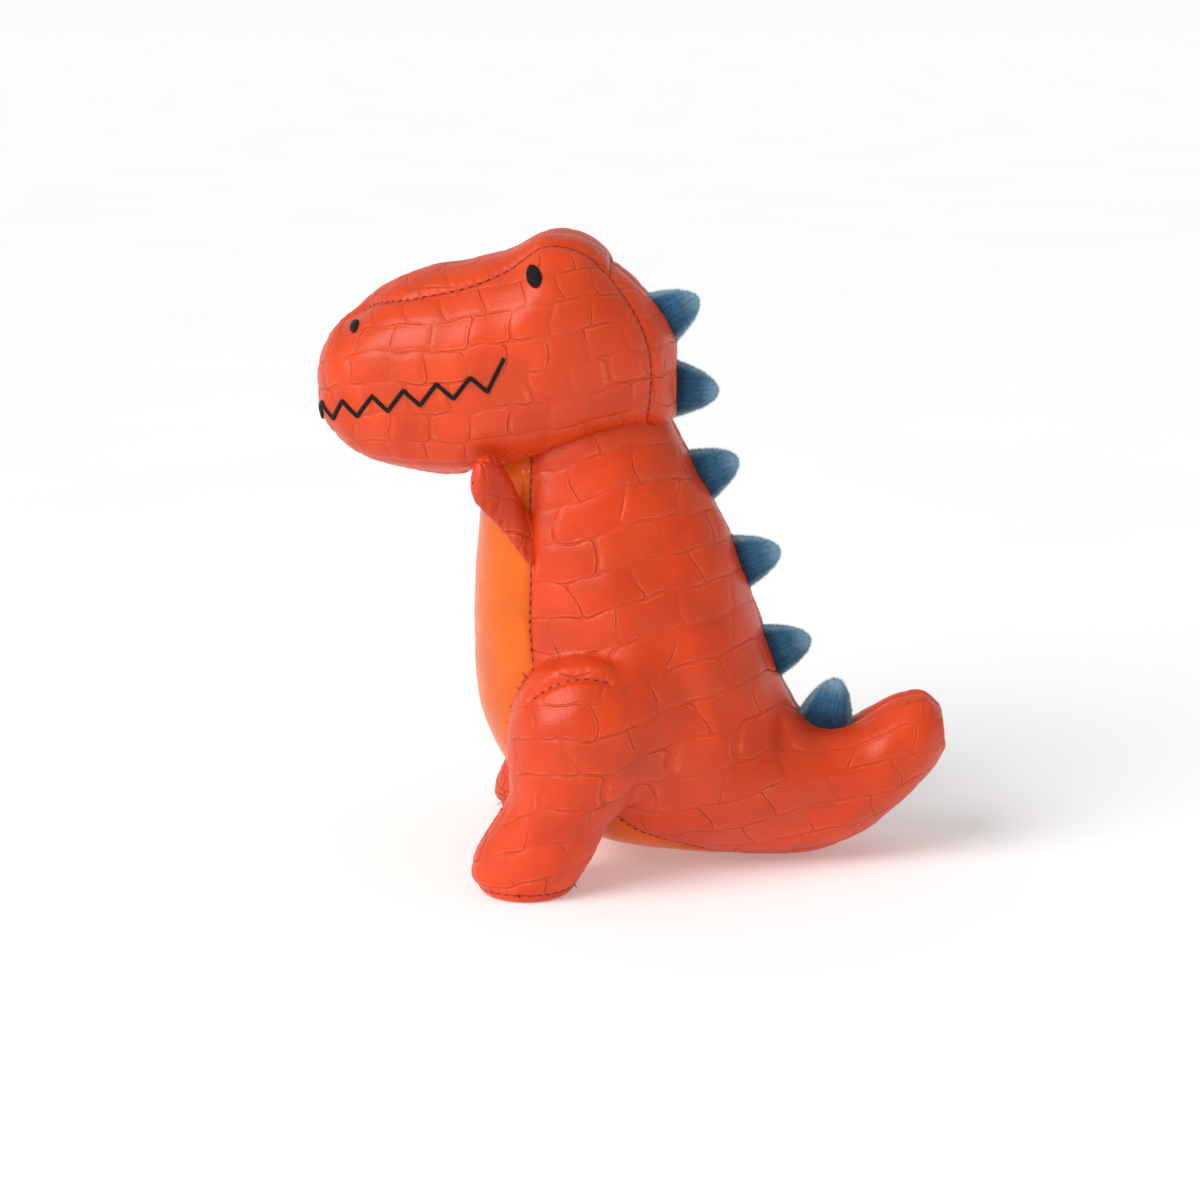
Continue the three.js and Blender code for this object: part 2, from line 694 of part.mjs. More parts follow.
const dinosaur = new THREE.Group();
dinosaur.name = "stuffed_dinosaur";
dinosaur.add(...torsoPieces());
dinosaur.add(...headPieces());
dinosaur.add(...facePieces());
dinosaur.add(...allSpikes());
dinosaur.add(...armPieces());

export default dinosaur;
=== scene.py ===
"""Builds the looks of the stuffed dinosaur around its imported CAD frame.

Numpy works in millimetres in the part's own frame (+Z up, facing -Y, left side +X) and each mesh is written
in metres. Every bag of the toy is a signed distance volume made from the same sections as its CAD solids.
Its surface is cut into panels along the seams, pinched in at each seam and pressed with the hide pattern.
"""

from __future__ import annotations

import logging
import math
from collections.abc import Iterator
from dataclasses import dataclass, field
from enum import Enum

import bpy
import numpy as np
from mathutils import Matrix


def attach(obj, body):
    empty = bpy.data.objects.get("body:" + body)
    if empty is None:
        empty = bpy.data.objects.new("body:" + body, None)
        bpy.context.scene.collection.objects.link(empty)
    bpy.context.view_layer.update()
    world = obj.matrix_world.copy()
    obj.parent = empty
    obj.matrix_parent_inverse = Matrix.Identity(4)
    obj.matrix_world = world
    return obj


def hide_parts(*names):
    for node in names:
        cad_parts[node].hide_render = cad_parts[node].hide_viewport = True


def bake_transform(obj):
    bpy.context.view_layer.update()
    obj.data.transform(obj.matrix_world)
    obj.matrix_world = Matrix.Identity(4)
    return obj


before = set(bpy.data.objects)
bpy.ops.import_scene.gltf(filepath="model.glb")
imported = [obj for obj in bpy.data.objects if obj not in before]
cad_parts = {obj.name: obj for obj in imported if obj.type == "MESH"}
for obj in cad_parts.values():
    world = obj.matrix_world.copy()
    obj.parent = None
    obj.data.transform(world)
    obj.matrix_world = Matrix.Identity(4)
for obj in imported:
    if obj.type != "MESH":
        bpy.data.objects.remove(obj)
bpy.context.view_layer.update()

import openvdb
from mathutils import Vector

log = logging.getLogger("dinosaur")

METRES = 0.001
FULL_TURN = 2 * math.pi
GOLDEN = 0.618034
WHITE = (1.0, 1.0, 1.0, 1.0)
CELL = 0.95  # the side of a volume's cell
HAIRS = 3600  # on each face of a spike

# Leather thickness, the depth of a seam allowance, and the sewing thread's stitches.
SKIN = 1.6
HEM = 2.4
STITCH_PITCH = 3.4
STITCH_HALF = 0.85
STITCH_RADIUS = 0.32

# Sections down the torso from the neck to the tail's tip: front (y, z), back (y, z), share of the half width.
TORSO_HALF_WIDTH = 50.0
TORSO_POWER = 2.15
TORSO_FRONT = [(-51, 166), (-56, 137), (-58, 114), (-59, 88), (-56, 56), (-41, 28), (-17, 10), (14, 3.4),
               (46, 0.8), (72, 2.4), (94, 14), (111.5, 31), (118.5, 42)]
TORSO_BACK = [(7, 184), (24, 148), (39, 119), (49, 89), (58, 66), (65, 54), (71, 50.5), (77, 50), (83, 51),
              (90, 55), (100, 61), (110, 62.5), (116.5, 57)]
TORSO_HALF = [0.53, 0.72, 0.85, 0.95, 1, 0.99, 0.92, 0.8, 0.66, 0.55, 0.48, 0.36, 0.2]
BELLY_END = 0.68
BELLY_ANGLES = [62, 61, 59, 57, 57, 58, 60, 54, 38, 3]

# Sections along the head: y, top z, bottom z, share of the half width.
HEAD_HALF_WIDTH = 44.0
HEAD_TOP_POWER = 2.5
HEAD_CHIN_POWER = 3.0
HEAD_SECTIONS = [
    (-115, 186, 176, 0.2), (-113, 193, 168, 0.45), (-108.5, 200.5, 161.5, 0.64), (-101, 206, 154.5, 0.78),
    (-90, 214, 150, 0.88), (-76, 219.7, 147.5, 0.95), (-58, 223.3, 146.5, 0.985), (-44, 227.5, 149.5, 1),
    (-31, 234.5, 153.5, 1), (-18, 232.5, 157.5, 0.96), (-5, 222.5, 161.5, 0.86), (5, 213, 163.5, 0.72),
    (11.5, 205, 164, 0.56), (16.2, 196, 167.5, 0.3),
]
TOP_STRIP = [(-121.5, 3.5), (-107.5, 4.5), (-98, 9), (-90, 20), (-80, 27), (-60, 28), (-40, 24), (-16, 22),
             (-8, 23)]
HEAD_BACK_SEAM = [(5, 160), (8, 180), (8, 193), (5, 203.5), (0, 212), (-7, 221), (-8, 243)]
CHIN_HALF_WIDTH = 19.0
CHIN_END = -58.0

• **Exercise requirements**
In the listing above, find the line with "const dinosaur = new THREE.Group();" and the line with "bpy.data.objects.remove(obj)", then print exactly those two lines and every line between them, and nothing more.

• **Answer**
const dinosaur = new THREE.Group();
dinosaur.name = "stuffed_dinosaur";
dinosaur.add(...torsoPieces());
dinosaur.add(...headPieces());
dinosaur.add(...facePieces());
dinosaur.add(...allSpikes());
dinosaur.add(...armPieces());

export default dinosaur;
=== scene.py ===
"""Builds the looks of the stuffed dinosaur around its imported CAD frame.

Numpy works in millimetres in the part's own frame (+Z up, facing -Y, left side +X) and each mesh is written
in metres. Every bag of the toy is a signed distance volume made from the same sections as its CAD solids.
Its surface is cut into panels along the seams, pinched in at each seam and pressed with the hide pattern.
"""

from __future__ import annotations

import logging
import math
from collections.abc import Iterator
from dataclasses import dataclass, field
from enum import Enum

import bpy
import numpy as np
from mathutils import Matrix


def attach(obj, body):
    empty = bpy.data.objects.get("body:" + body)
    if empty is None:
        empty = bpy.data.objects.new("body:" + body, None)
        bpy.context.scene.collection.objects.link(empty)
    bpy.context.view_layer.update()
    world = obj.matrix_world.copy()
    obj.parent = empty
    obj.matrix_parent_inverse = Matrix.Identity(4)
    obj.matrix_world = world
    return obj


def hide_parts(*names):
    for node in names:
        cad_parts[node].hide_render = cad_parts[node].hide_viewport = True


def bake_transform(obj):
    bpy.context.view_layer.update()
    obj.data.transform(obj.matrix_world)
    obj.matrix_world = Matrix.Identity(4)
    return obj


before = set(bpy.data.objects)
bpy.ops.import_scene.gltf(filepath="model.glb")
imported = [obj for obj in bpy.data.objects if obj not in before]
cad_parts = {obj.name: obj for obj in imported if obj.type == "MESH"}
for obj in cad_parts.values():
    world = obj.matrix_world.copy()
    obj.parent = None
    obj.data.transform(world)
    obj.matrix_world = Matrix.Identity(4)
for obj in imported:
    if obj.type != "MESH":
        bpy.data.objects.remove(obj)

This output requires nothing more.